REPUBLIKA.CO.ID, JAKARTA -- Ketua Umum Asosiasi Masyarakat dan Industri Hijau Indonesia (AMIHN) Tommy Tjiptadjaja menuturkan, tidak menutup kemungkinan bagi industri untuk menaikkan harga kantong plastik apabila nantinya cukai jadi diberlakukan. Tapi, kenaikan hanya diberlakukan pada produk tertentu, yaitu kantong plastik di bawah ketebalan tertentu yang kelak masuk kategori kena cukai oleh regulasi dari pemerintah.
Tommy menjelaskan, kenaikan besaran yang dikenakan akan sesuai dengan nominal cukai kantong plastik. Berdasarkan usulan Kementerian Keuangan (Kemenkeu), besarannya adalah Rp 30 ribu per kilogram atau Rp 200 per lembar.
"Ketika dijual, kenaikan harganya segitu juga," ujarnya dalam press briefing di Gedung Kementerian Keuangan, Jakarta, Jumat (12/7).
Penerapan kenaikan harga tersebut bersifat talangan dari industri. Artinya, Tommy mengatakan, produsen akan membayar selisih kenaikan harga kepada pemerintah dalam bentuk cukai. Kemudian, produsen mengenakan harga jual ditambah selisih tersebut kepada pemakai yang lalu diterapkan serupa untuk end user atau konsumen.
Namun, Tommy memastikan, industri tidak akan memaksa pembeli untuk menanggung kenaikan tersebut. Konsumen memiliki opsi untuk mengurangi penggunaan kantong plastik sekali pakai apabila memang tidak perlu. Kalaupun mau pakai, mereka dapat memilih jenis yang degradable sehingga tidak membebani lingkungan seperti plastik konvensional.

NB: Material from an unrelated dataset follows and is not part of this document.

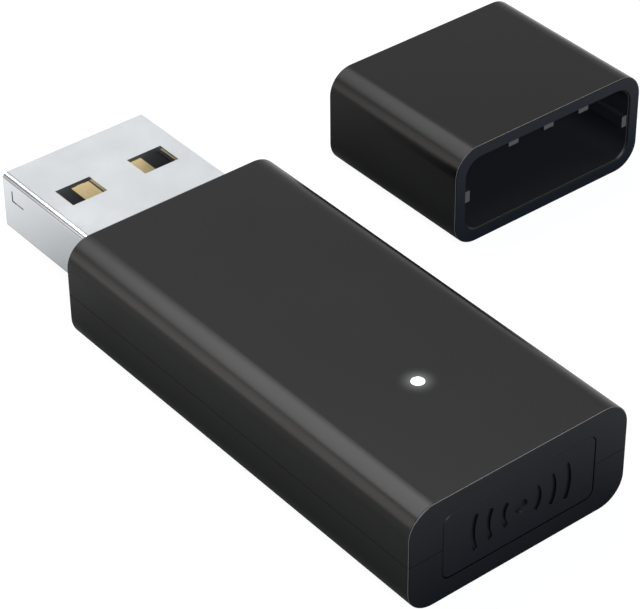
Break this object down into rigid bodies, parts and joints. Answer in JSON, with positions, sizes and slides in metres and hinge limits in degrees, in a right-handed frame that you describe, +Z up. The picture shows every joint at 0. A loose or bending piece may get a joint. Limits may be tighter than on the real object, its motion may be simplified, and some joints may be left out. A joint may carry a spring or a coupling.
{
  "type": "usb wifi adapter",
  "caption": "Slim rounded-bar USB wireless adapter with a metal plug, a status lamp, a push button in its end face, and its plug cap pulled off and lying beside it.",
  "frame": {"origin": "on the plug's axis, in the plane of the casing's front face that the plug stands out of", "axes": "+X from the plug to the button end, so the plug points along -X; +Z up through the lamp; the underside is at z = -3.95 mm and the taken-off cap lies on the +Y side"},
  "size_m": [0.0464, 0.0438, 0.0078],
  "materials": {
    "casing_plastic": "satin black moulding",
    "button_plastic": "satin black moulding",
    "light_pipe_clear": "clear acrylic, lit white from below",
    "plug_steel": "nickel-plated folded sheet, satin",
    "carrier_plastic": "black moulding",
    "contact_gold": "gold-plated spring bronze",
    "board_laminate": "glass-epoxy laminate under green solder mask",
    "chip_epoxy": "black mould compound",
    "shield_steel": "tin-plated sheet",
    "ceramic_part": "fired ceramic with tinned ends",
    "led_lens": "clear epoxy over a white lamp",
    "switch_plastic": "glass-filled moulding",
    "plunger_plastic": "pale moulding",
    "spring_steel": "spring leaf"
  },
  "bodies": {
    "adapter": {"upper_shell": "casing_plastic", "lower_shell": "casing_plastic", "light_pipe": "light_pipe_clear", "usb_plug_shell": "plug_steel", "usb_plug_insulator": "carrier_plastic", "contact_vbus": "contact_gold", "contact_data_minus": "contact_gold", "contact_data_plus": "contact_gold", "contact_ground": "contact_gold", "circuit_board": "board_laminate", "radio_chip": "chip_epoxy", "shield_frame": "shield_steel", "shield_lid": "shield_steel", "reference_crystal": "shield_steel", "radio_filters": "ceramic_part", "voltage_regulator": "chip_epoxy", "power_inductor": "chip_epoxy", "power_capacitors": "ceramic_part", "bypass_capacitors": "ceramic_part", "series_resistors": "ceramic_part", "memory_chip": "chip_epoxy", "status_led": "led_lens", "antenna_left": "ceramic_part", "antenna_right": "ceramic_part", "switch_base": "switch_plastic", "switch_cover": "shield_steel", "switch_dome": "spring_steel"},
    "pair_button": {"pair_button": "button_plastic"},
    "switch_plunger": {"switch_plunger": "plunger_plastic"},
    "cap": {"cap_shell": "casing_plastic"}
  },
  "joints": [
    {"name": "pair_button_press", "type": "slide", "parent": "adapter", "child": "pair_button", "axis": [-1, 0, 0], "range_m": [0, 0.00025], "stiffness_N_per_m": 800},
    {"name": "switch_plunger_press", "type": "slide", "parent": "adapter", "child": "switch_plunger", "axis": [-1, 0, 0], "range_m": [0, 0.00025], "deforming": ["switch_dome"]},
    {"name": "cap_pull", "type": "slide", "parent": "adapter", "child": "cap", "axis": [-1, 0, 0], "range_m": [0, 0.0206]}
  ],
  "couplings": [
    {"joint": "switch_plunger_press", "follows": "pair_button_press", "ratio": 1}
  ]
}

Apalagi, saat ini sudah banyak produsen tas kain maupun kantong plastik dari bahan daur ulang yang dapat dimanfaatkan konsumen.
Tommy menegaskan, sejak lima tahun terakhir, industri plastik sebenarnya sudah menyadari akan teknologi yang memungkinkan produksi. Tapi, harus dipahami bahwa industri kini tengah berada di persimpangan atau transisi. Oleh karena itu, dibutuhkan waktu untuk mencari solusi yang selaras dan dapat diimplementasikan. "Istilahnya, plastik kini memasuki masa 2.0 di seluruh dunia," tuturnya.
Secara umum, Tommy menambahkan, akan mendukung kebijakan pemerintah yang bersifat peduli lingkungan. Hanya saja, ia berharap agar ada instrumen lain yang menopangnya. Misal, sosialisasi kepada masyarakat mengenai pengelolaan sampah kantong plastik yang tepat.
Saat awal cukai plastik digaungkan, Tommy mengakui, industri agak khawatir mengenai dampaknya terhadap kelangsungan industri plastik hingga nasib karyawan. Tapi, mereka juga membuka mata terhadap filosofi bahwa ada eksternal negatif, terutama dari kantong plastik, yang susah dikoleksi secara ekonomis sehingga tercecer. "Kita belum punya budaya, instrumen lain yang mencegah kebocorannya ke alam," katanya.
Kepala Pusat Kebijakan Ekonomi Makro Badan Kebijakan Fiskal Kementerian Keuangan (Kemenkeu) Adrianto menuturkan, rencana penerapan cukai ini berangkat dari kondisi dampak kantong plastik terhadap lingkungan. Banyak cerita mengenai kerusakan lingkungan di pantai akibat tumpukan sampah kantong plastik yang tidak hanya menjadi perhatian pemerintah, juga seluruh komponen.
Adrianto menyebutkan, cukai menjadi instrumen fiskal yang solutif untuk mengatasi permasalahan ini. Sifatnya adalah corrective tax atau pajak yang diarahkan untuk memperbaiki kondisi. Hanya saja, harus diiringi dengan kebijakan lain, terutama edukasi kepada masyarakat.
Dengan penerapan cukai, Adrianto berharap, pemerintah dapat membantu mengubah perilaku masyarakat. Dari banyak mengonsumsi kantong plastik menjadi mengurangi penggunaannya. "Dengan begitu, dampaknya terhadap lingkungan bisa diminimalisasi," ucapnya.